SciDex shows many of the features of LiqCryst. Evaluation has to be performed by people who know their field, it will never be possible to properly create a database without the knowledge behind it. Of course is SciDex as well an object-oriented system, which is additionally cross-linked between compounds, properties and references, each of these can refer to a list of the two others. Similarity concepts have to be re-thought, as the formerly existing restriction to liquid crystals has to be eliminated, but the principles of comparison methods are again the same.
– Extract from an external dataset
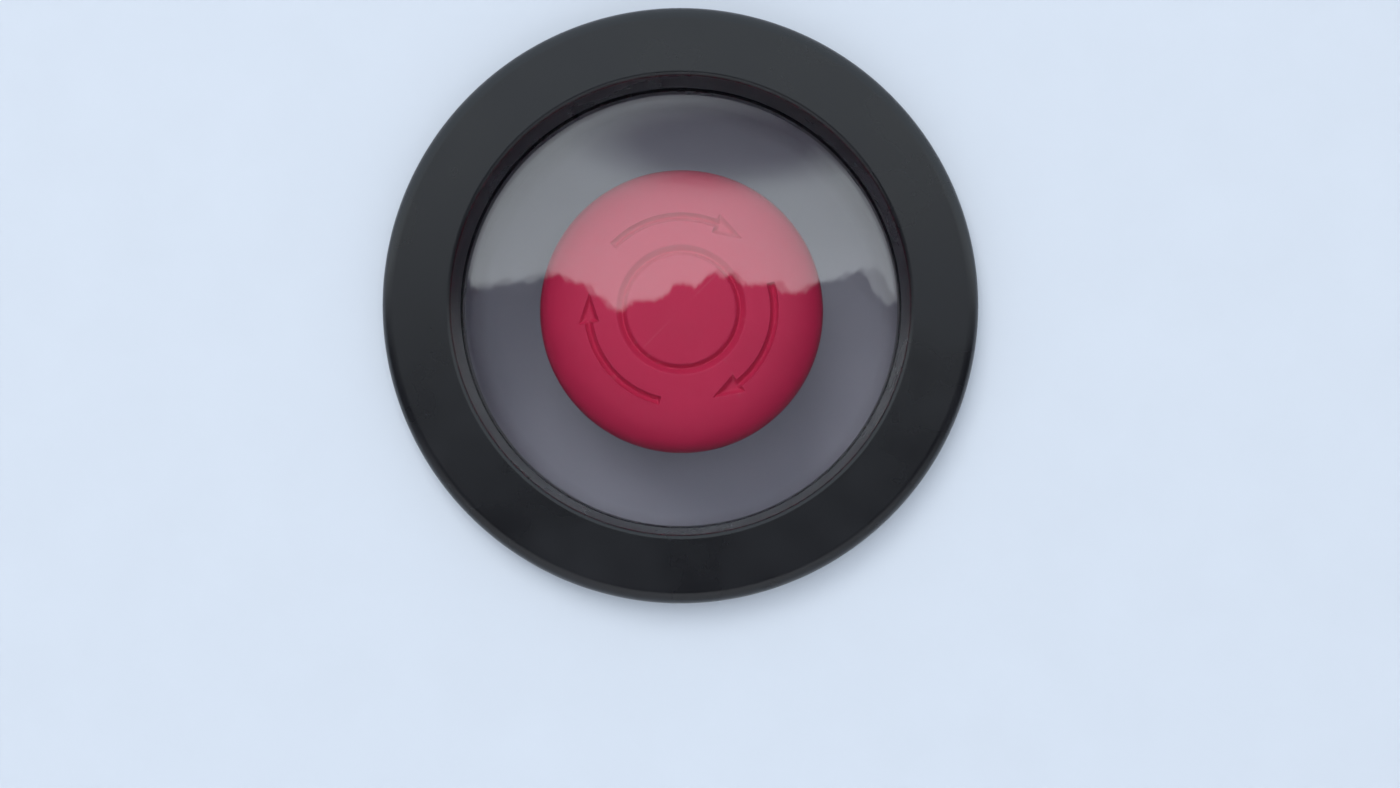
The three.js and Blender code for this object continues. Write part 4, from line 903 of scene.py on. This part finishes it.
class BuildBarrel(bpy.types.Operator):
    """Builds the operator barrel with its collar, seal and gasket"""

    bl_idname = "call_button.build_barrel"
    bl_label = "Operator barrel"

    def execute(self, context):
        s = context.scene.call_button_operator
        need(s.bore < s.chamber < s.barrel < s.collar, "the barrel's radii cross")
        pocket = s.seal_radius + 0.3 * MM
        pocket_back = back("stem_seal") + 0.3 * MM
        outline = [
            (pocket, s.collar_front),
            (s.collar, s.collar_front, 1.4 * MM),
            (s.collar, s.collar_back),
            (s.barrel, s.collar_back),
            (s.barrel, s.barrel_back),
            (s.chamber, s.barrel_back),
            (s.chamber, s.chamber_front),
            (s.bore, s.chamber_front),
            (s.bore, pocket_back),
            (pocket, pocket_back),
        ]
        barrel = turned(eased(outline, 0.25 * MM, 5), 144)
        put("operator_barrel_moulded", barrel, "black_plastic", "housing", "operator_barrel")
        seal_front, seal_back = front("stem_seal"), back("stem_seal")
        seal = [
            (s.seal_bore, seal_front, 0.8 * MM),
            (s.seal_radius, seal_front, 0.4 * MM),
            (s.seal_radius, seal_back, 0.4 * MM),
            (s.seal_bore, seal_back, 0.8 * MM),
        ]
        ring = turned(eased(seal, 0.3 * MM, 4), 128)
        put("stem_seal_ring", ring, "black_rubber", "housing", "stem_seal")
        radii = (s.gasket_bore, s.collar)
        square_ring("bezel_gasket_ring", "bezel_gasket", "black_rubber", *radii, 0.1 * MM, 128)
        return {"FINISHED"}


class BuildBarrelNut(bpy.types.Operator):
    """Builds the lock washer and the hexagon nut behind the cup's floor"""

    bl_idname = "call_button.build_barrel_nut"
    bl_label = "Washer and nut"

    def execute(self, context):
        s = context.scene.call_button_operator
        need(s.hole < s.nut_flats / 2, "the nut's hole is wider than the nut")
        square_ring("lock_washer_ring", "lock_washer", "steel", s.hole, s.washer, 0.18 * MM, 144)
        start, end = front("barrel_nut"), back("barrel_nut")
        corner = s.nut_flats / math.sqrt(3)
        ease = 0.4 * MM
        outline = [
            (s.hole + ease, start),
            (s.nut_flats / 2 - 0.3 * MM, start),
            *[(corner, start + ease + (end - start - 2 * ease) * i / 12) for i in range(13)],
            (s.nut_flats / 2 - 0.3 * MM, end),
            (s.hole + ease, end),
            (s.hole, end - ease),
            (s.hole, start + ease),
        ]

        def hexagonal(radius, along, turn):
            local = (turn % (math.pi / 3)) - math.pi / 6
            flat = s.nut_flats / 2 / np.cos(local)
            edge = np.minimum(along - start, end - along)
            chamfer = s.nut_flats / 2 - 0.3 * MM + edge * math.sqrt(3)
            outside = radius > s.nut_flats / 2 + 0.1 * MM
            return np.where(outside, np.minimum(flat, chamfer), radius), along

        nut = turned(outline, 192, hexagonal)
        put("barrel_nut_moulded", nut, "black_plastic", "housing", "barrel_nut", degrees=25)
        return {"FINISHED"}


class BuildCarrier(bpy.types.Operator):
    """Builds the contact carrier and the two screws that clamp it on the barrel"""

    bl_idname = "call_button.build_carrier"
    bl_label = "Contact carrier"

    def execute(self, context):
        carrier = softened(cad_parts["contact_carrier"].data, 0.3 * MM)
        put("contact_carrier_moulded", carrier, "white_plastic", "housing", "contact_carrier")
        for number in (1, 2):
            node = f"clamp_screw_{number}"
            low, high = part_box(node)
            centre = (low + high) / 2
            radius = (high.x - low.x) / 2
            side = 1 if number == 1 else -1
            reach = high.z if number == 1 else -low.z
            tip = low.z if number == 1 else -high.z
            outline = [(0, tip), (radius, tip, 0.4 * MM), (radius, reach, 0.3 * MM), (0, reach)]
            screw = slotted(outline, 0.3 * MM, 48, 1 * MM, 0.3 * MM)
            for corner in screw.vertices:
                x, y, z = corner.co
                corner.co = (x, centre.y - side * z, side * y)
            put(f"clamp_screw_turned_{number}", screw, "steel", "housing", node)
        return {"FINISHED"}


class BuildContactBlocks(bpy.types.Operator):
    """Builds the trays, covers, pushers and bridges of the two contact blocks"""

    bl_idname = "call_button.build_contact_blocks"
    bl_label = "Contact blocks"

    def execute(self, context):
        s = context.scene.call_button_contacts
        low, high = s.inner, s.inner + s.width
        gap = 0.3 * MM
        half = s.half_height
        open_side = high + gap
        floor = low + s.wall
        size = s.pusher_size / 2 + gap
        cuts = [
            box_mesh((floor, s.front + s.wall, -s.chamber), (open_side, s.back - s.wall, s.chamber)),
            box_mesh((floor, s.shelf_back, s.wall - half), (open_side, s.back - s.wall, half - s.wall)),
            box_mesh((s.pusher - size, s.front - gap, -size), (open_side, s.front + s.wall + gap, size)),
        ]
        for side in (-1, 1):
            centre = (s.pusher, side * s.terminal)
            hook = sorted((side * (half - s.hook_depth), side * (half + gap)))
            entry = sorted((side * (half - s.wall - gap), side * (half + gap)))
            cuts += [
                rod_mesh(s.screw + gap, s.shelf_front, s.shelf_back + gap, centre),
                rod_mesh(s.screw_head + gap, s.back - s.wall - gap, s.back + gap, centre),
                box_mesh((low - gap, s.hook_front, hook[0]), (s.hook_side, s.hook_back, hook[1])),
                box_mesh(
                    (s.pusher - s.entry_half, s.entry_front, entry[0]),
                    (s.pusher + s.entry_half, s.entry_back, entry[1]),
                ),
            ]
        block = box_mesh((low, s.front, -half), (high, s.back, half))
        tray = softened(combined(block, cut=cuts), s.edge)
        for number, turn in ((1, 0), (2, 180)):
            name, node = f"contact_tray_{number}", f"contact_housing_{number}"
            put(name, rotated(tray, turn), "black_plastic", "housing", node)
            slide = f"contact_slide_{number}"
            for node, slot, body, edge in (
                (f"contact_cover_{number}", "grey_plastic", "housing", 0.25 * MM),
                (f"contact_pusher_{number}", "red_plastic", slide, 0.25 * MM),
                (f"contact_bridge_{number}", "brass", slide, 0.1 * MM),
            ):
                put(node + "_moulded", softened(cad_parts[node].data, edge), slot, body, node)
        return {"FINISHED"}


class BuildTerminals(bpy.types.Operator):
    """Builds the brass contact strips and their slotted screws"""

    bl_idname = "call_button.build_terminals"
    bl_label = "Terminals"

    def execute(self, context):
        s = context.scene.call_button_contacts
        for number in (1, 2):
            for side in ("a", "b"):
                strip = f"terminal_{number}{side}"
                mesh = softened(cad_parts[strip].data, 0.08 * MM)
                put(strip + "_strip", mesh, "brass", "housing", strip)
                node = f"terminal_screw_{number}{side}"
                low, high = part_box(node)
                centre = (low + high) / 2
                head_front = high.y - 2.4 * MM
                outline = [
                    (0, low.y),
                    (s.screw, low.y, 0.4 * MM),
                    (s.screw, head_front, 0.1 * MM),
                    (s.screw_head, head_front, 0.3 * MM),
                    (s.screw_head, high.y, 0.5 * MM),
                    (0, high.y),
                ]
                screw = slotted(outline, 0.2 * MM, 64, 1.1 * MM, 0.35 * MM)
                for corner in screw.vertices:
                    corner.co.x += centre.x
                    corner.co.z += centre.z
                put(node + "_turned", screw, "steel", "housing", node)
        return {"FINISHED"}


# Stage


def area_lamp(name, place, aim, size, power, tint, shines):
    lamp = bpy.data.lights.new(name, "AREA")
    lamp.shape = "DISK"
    lamp.size = size
    lamp.energy = power
    lamp.color = tint
    holder = bpy.data.objects.new(name, lamp)
    holder.location = place
    holder.rotation_euler = (Vector(aim) - Vector(place)).to_track_quat("-Z", "Y").to_euler()
    holder.visible_glossy = holder.visible_transmission = shines
    bpy.context.scene.collection.objects.link(holder)
    return holder


def stage_piece(name, mesh, tint):
    mesh.materials.append(finish(name, tint, (0.7, 0.8), 0.015, 600, 0.1))
    piece = bpy.data.objects.new(name, mesh)
    bpy.context.scene.collection.objects.link(piece)
    return piece


class BuildStage(bpy.types.Operator):
    """Builds the wall, the floor, the soft lights, the world and the camera"""

    bl_idname = "call_button.build_stage"
    bl_label = "Stage"

    def above_hills(self, tree, s, across, height):
        """1 above a line of hills and 0 below it."""
        level = tree.nodes.new("ShaderNodeCombineXYZ")
        tree.links.new(across, level.inputs["X"])
        level.inputs["Z"].default_value = s.hills_place
        hills = tree.nodes.new("ShaderNodeTexNoise")
        hills.inputs["Scale"].default_value = s.hills_scale
        hills.inputs["Detail"].default_value = HILLS_DETAIL
        tree.links.new(level.outputs["Vector"], hills.inputs["Vector"])
        low, high = s.horizon - s.hills_height, s.horizon + s.hills_height
        above = tree.nodes.new("ShaderNodeMath")
        above.operation = "SUBTRACT"
        tree.links.new(height, above.inputs[0])
        tree.links.new(spread_node(tree, hills.outputs["Fac"], low, high), above.inputs[1])
        return spread_node(tree, above.outputs[0], 0, 1, 0, HILLS_EDGE)

    def cloud(self, tree, direction):
        """1 in the middle of a soft cloud above the hills and 0 away from it."""
        patch = tree.nodes.new("ShaderNodeMapping")
        patch.inputs["Scale"].default_value = CLOUD_SCALE
        patch.inputs["Location"].default_value = CLOUD_PLACE
        tree.links.new(direction, patch.inputs["Vector"])
        cloud = tree.nodes.new("ShaderNodeTexGradient")
        cloud.gradient_type = "SPHERICAL"
        tree.links.new(patch.outputs["Vector"], cloud.inputs["Vector"])
        return spread_node(tree, cloud.outputs["Fac"], 0, 1, *CLOUD_EDGE)

    def world(self, s):
        """White to the camera, a sky over hills to glossy rays, and a soft light otherwise."""
        world = bpy.data.worlds.new("studio")
        bpy.context.scene.world = world
        world.use_nodes = True
        tree = world.node_tree
        background = tree.nodes["Background"]
        place = tree.nodes.new("ShaderNodeTexCoord")
        parts = tree.nodes.new("ShaderNodeSeparateXYZ")
        tree.links.new(place.outputs["Generated"], parts.inputs["Vector"])
        height = parts.outputs["Z"]
        view = blend_node(
            tree,
            self.above_hills(tree, s, parts.outputs["X"], height),
            s.ground,
            blend_node(
                tree,
                self.cloud(tree, place.outputs["Generated"]),
                blend_node(tree, spread_node(tree, height, 0, 1, *SKY_FADE), s.sky, s.high_sky),
                s.cloud,
            ),
        )
        soft = blend_node(tree, spread_node(tree, height, 0, 1, *LIGHT_FADE), s.low_light, s.high_light)
        path = tree.nodes.new("ShaderNodeLightPath")
        shown = blend_node(tree, path.outputs["Is Glossy Ray"], soft, view)
        plain = blend_node(tree, path.outputs["Is Camera Ray"], shown, (1, 1, 1))
        tree.links.new(plain, background.inputs["Color"])
        strength = spread_node(tree, path.outputs["Is Glossy Ray"], 1, s.sky_strength, 0, 1)
        tree.links.new(strength, background.inputs["Strength"])

    def camera(self, s):
        camera = bpy.data.cameras.new("camera")
        camera.sensor_width = 36
        camera.sensor_fit = "HORIZONTAL"
        camera.lens = camera.sensor_width * s.focal / PHOTO_WIDTH
        camera.clip_start = 0.01
        holder = bpy.data.objects.new("camera", camera)
        holder.location = (s.camera_x, s.camera_y, s.camera_z)
        holder.rotation_euler = (math.radians(90 + s.tilt), 0, 0)
        bpy.context.scene.collection.objects.link(holder)
        bpy.context.scene.camera = holder

    def execute(self, context):
        s = context.scene.call_button_stage
        need(s.camera_y < front("surround"), "the camera stands behind the panel")
        face, back_face = 0.05 * MM, 4 * MM
        outline = [(s.wall_hole, face), (0.06, face), (s.reach, face)]
        outline += [(s.reach, back_face), (s.wall_hole, back_face)]
        stage_piece("wall", turned(outline, 192), s.wall)
        floor = box_mesh((-s.reach, -s.reach, s.floor_top - 0.02), (s.reach, s.reach, s.floor_top))
        stage_piece("floor", floor, s.floor)
        for lamp in LAMPS:
            area_lamp(*lamp)
        self.world(s)
        self.camera(s)
        context.scene.view_settings.view_transform = "Standard"
        return {"FINISHED"}


# Add-on


BUILDERS = (
    BuildWindow,
    BuildCup,
    BuildRingNut,
    BuildHead,
    BuildPushAction,
    BuildSprings,
    BuildBarrel,
    BuildBarrelNut,
    BuildCarrier,
    BuildContactBlocks,
    BuildTerminals,
    BuildStage,
)

SETTINGS = {
    "call_button_finishes": FinishSettings,
    "call_button_window": WindowSettings,
    "call_button_cup": CupSettings,
    "call_button_ring_nut": RingNutSettings,
    "call_button_head": HeadSettings,
    "call_button_operator": OperatorSettings,
    "call_button_springs": SpringSettings,
    "call_button_contacts": ContactSettings,
    "call_button_stage": StageSettings,
}


class CallButtonPanel(bpy.types.Panel):
    """Sizes, colours and build steps of the call button"""

    bl_idname = "VIEW3D_PT_call_button"
    bl_label = "Call Button"
    bl_space_type = "VIEW_3D"
    bl_region_type = "UI"
    bl_category = "Call Button"

    def draw(self, context):
        layout = self.layout
        for builder in BUILDERS:
            layout.operator(builder.bl_idname)
        for name in SETTINGS:
            group = getattr(context.scene, name)
            column = layout.column(align=True)
            for item in group.bl_rna.properties:
                if item.identifier not in {"rna_type", "name"}:
                    column.prop(group, item.identifier)


def register():
    for cls in (*SETTINGS.values(), *BUILDERS, CallButtonPanel):
        bpy.utils.register_class(cls)
    for name, cls in SETTINGS.items():
        setattr(bpy.types.Scene, name, PointerProperty(type=cls))


def unregister():
    for name in SETTINGS:
        delattr(bpy.types.Scene, name)
    for cls in reversed((*SETTINGS.values(), *BUILDERS, CallButtonPanel)):
        bpy.utils.unregister_class(cls)


def main():
    register()
    for builder in BUILDERS:
        group, step = builder.bl_idname.split(".")
        result = getattr(getattr(bpy.ops, group), step)()
        need(result == {"FINISHED"}, f"{builder.bl_label} wasn't built")


if __name__ == "__main__":
    main()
SciDex additionally has also several new features:

Structure evaluation with respect to stereochemistry and general plausibility

Multi-user, multi-database, complete with data security

No limits to the numbers of compounds, properties, references

Open definition for properties, including e.g. metafiles

Tool for display of graphical data

Numerical data and properties of atoms and bonds,
e.g. NMR-shifts, -coupling constants

Possibility for export of the whole database as RTF-file, readable directly by e.g. MS Word

More types of comparison functions

Modular system

Running on Windows and via the Internet

The first application for SciDex was the Index of Organic Compounds of the Landolt Börnstein, which gives references to 17000 organic compounds from 20 volumes of the Landolt Börnstein New Series.

New applications of SciDex are 29Si-NMR-database by F. Uhlig and H. Marsmann, and the "chirbase" by B. Koppen­höfer.